SYNOPSIS: The massacre, near the city of Baalbak, has been linked by right-wing Lebanese forces, with the raid on the northern village of Ihden two weeks earlier, in which 33 people were killed, including the son and family of former President Suleiman Franjieh. All those killed in Ras Baalbak were members of the right wing Falange Party. The area is patrolled by the mainly Syrian, Arab Peace Keeping Forces. Reuters News Agency reports that right-wing leaders have suggested that Syrian troops were responsible for the massacre.

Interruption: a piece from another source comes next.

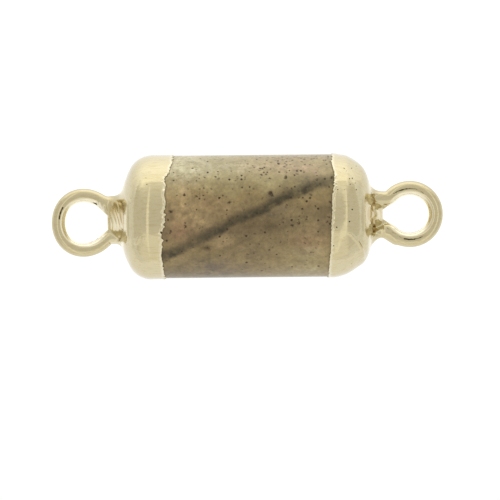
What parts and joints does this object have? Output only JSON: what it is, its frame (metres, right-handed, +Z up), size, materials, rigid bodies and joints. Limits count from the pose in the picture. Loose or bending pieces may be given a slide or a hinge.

After the death of Tony Franjieh,his wife and baby daughter, supporters of former President Franjieh in the Lebanese Front of right-wing organisations, blamed Falangists for the raid. There has been disagreement among rightists in Lebanon over policy on Syria. Mr. Franjieh has advocated close ties with the Syrian government while the Falange Party have been opposed to co-operation. After the Ihden killings, the Lebanese Front vowed revenge on the Falangists, who now claim the deaths in this village were an act of retaliation. After his son's death, Mr. Franjieh issued an ultimatum telling Falangists to leave north Lebanon or face the consequences.
News of the massacre reached the Lebanese capital, Beirut, only hours after the government of President Elias Sarkis had announced a new security plan to ease tension between the right-wing groups. The cabinet immediately went into an emergency session, consulting with Arab Peace Keeping Forces' commanders and religious leaders, to discuss this latest outbreak of violence.